First, it’s a bolt-on. Politico already has high-priced subscriptions as part of its business model, so this isn’t a revolutionary change to how the business does things. Instead, it’s expanding into a new realm that it doesn’t currently serve, but with the exact same processes in place.
Second, it can likely increase growth by pushing its audience to the product. If we consider the scale of the business, Politico might have more reach than E&E News does. Therefore, if Politico can market appropriately, it might unlock new business that E&E couldn’t have if it were on its own.
Third, and The Journal hints at this, it’s a move to minimize the downside of going into an off-election cycle. With Trump out of the White House and, hopefully, a boring Washington D.C., Politico is going to need to find new revenue streams.
I expect more of these deals to take place this year. With the cost to borrow money so low, larger companies can acquire niche pubs that are immediately accretive.
The bigger question is what has changed at Politico? In a Vanity Fair article from 2018:
According to Allbritton, Politico made $113 million globally in 2018, the highest revenue number in its history, and roughly double what the company made five years earlier.
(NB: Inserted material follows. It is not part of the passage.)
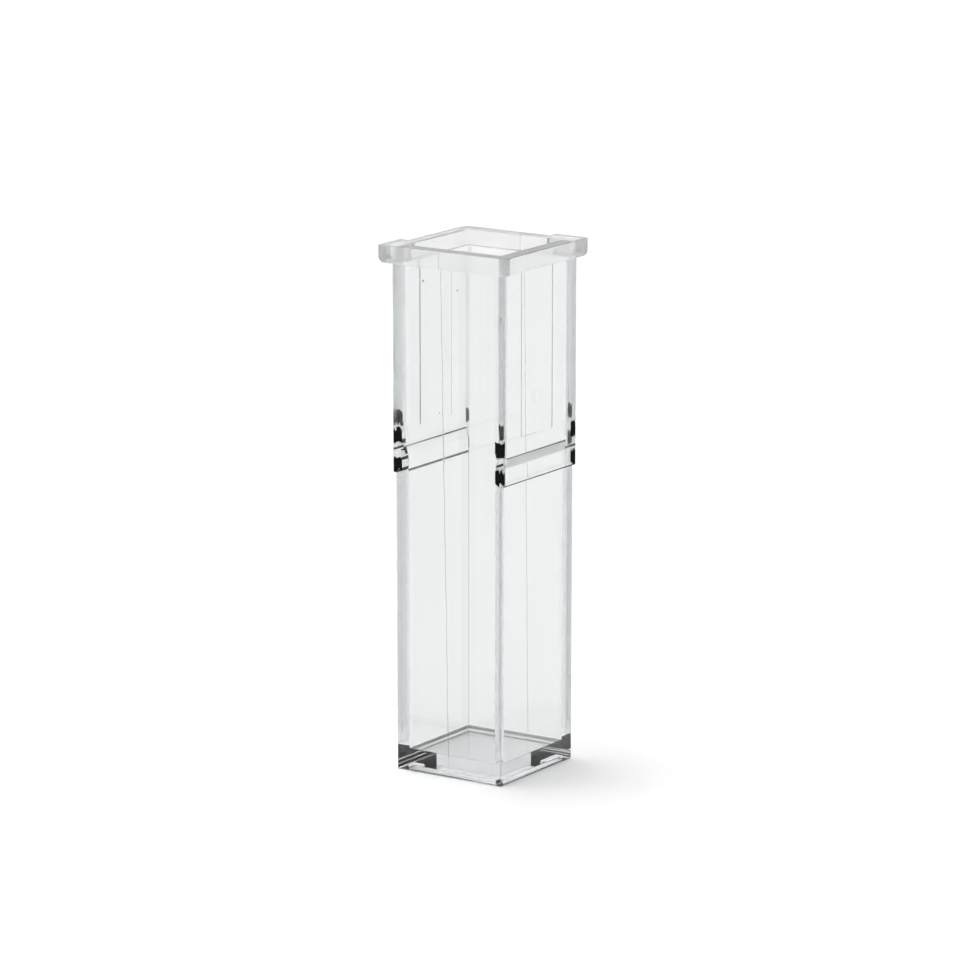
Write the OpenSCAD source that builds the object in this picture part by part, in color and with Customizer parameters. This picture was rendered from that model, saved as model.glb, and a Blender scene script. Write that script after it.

Politico, which Allbritton says will turn a profit of around $2 million this year, has grown by decreasing its reliance on paid media.
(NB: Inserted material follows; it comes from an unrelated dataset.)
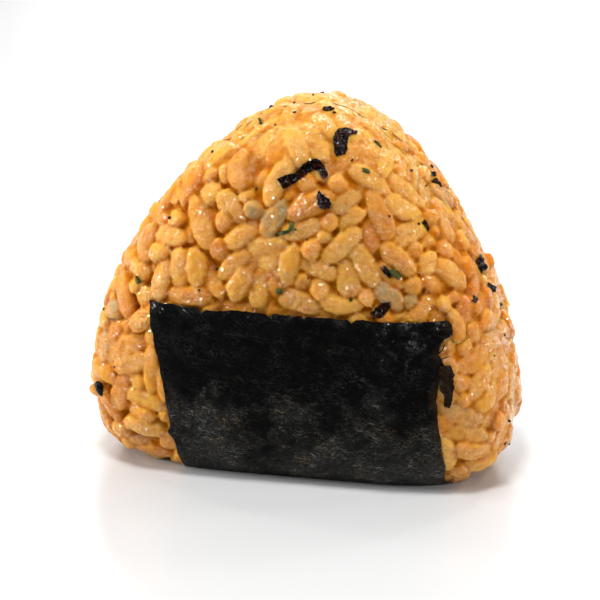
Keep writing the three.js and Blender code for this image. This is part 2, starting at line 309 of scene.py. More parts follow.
def pole_grid(rings, sides):
    """Along, around, quads and end triangles of a grid: its rings first, then two poles."""
    turns = np.pi * (np.arange(rings) + 1) / (rings + 1)
    along = np.repeat(-np.cos(turns), sides)
    around = np.tile(2 * np.pi * np.arange(sides) / sides, rings)
    along = np.concatenate([along, [-1, 1]])
    around = np.concatenate([around, [0, 0]])
    start, end = rings * sides, rings * sides + 1
    last = (rings - 1) * sides
    pairs = [(side, (side + 1) % sides) for side in range(sides)]
    quads, caps = [], []
    for low in range(0, last, sides):
        high = low + sides
        quads += [(low + side, low + after, high + after, high + side) for side, after in pairs]
    for side, after in pairs:
        caps += [(start, after, side), (end, last + side, last + after)]
    return along, around, np.array(quads), np.array(caps)


along, around, grain_quads, grain_caps = pole_grid(RINGS, SIDES)
print("a grain has", len(along), "points and", len(grain_quads) + len(grain_caps), "faces")

# %% [markdown]
# ## One grain's form
#
# A cooked grain of short-grain rice is plump and a little flattened, blunter at one end,
# slightly bent, and never quite regular. Each ring's radius comes from a power curve,
# and slow waves, different on each grain, make it uneven. Only the grains near enough to
# the surface to be seen are grown.

# %% The free grains
GRAIN_THICKNESS = 3.7
CORE_REACH = 0.96  # how much of a grain's axis its core line takes
HIDDEN_DEPTH = 1.9  # a grain whose top lies deeper is never seen
HIDDEN_UNDER_NORI = 2.6

seen = top_depth < HIDDEN_DEPTH
seen &= under_strip(middles) < HIDDEN_UNDER_NORI
grains = np.nonzero(seen)[0]


def across_axes(axes, inward):
    """Two directions across each grain: in the surface, and out of it."""
    side = np.cross(axes, -inward)
    side /= np.linalg.norm(side, axis=-1, keepdims=True)
    return side, np.cross(side, axes)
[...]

I’ve always found this to be bizarre. Why was Politico earning a profit of only $2 million on $113 million in revenue, which is less than 2%? I’ve heard two theories. The first is that the company was investing, so of course, it wasn’t going to be insanely profitable. The second is that the company’s goals were to not lose money and that’s about it. It didn’t have overly ambitious goals to achieve large profit numbers.
Irrespective of the reason, it will be very interesting to see how Politico continues assessing the professional news business. Are there other industries that it might look to expand into? There are plenty of older b2b media companies that could be interesting targets for Politico.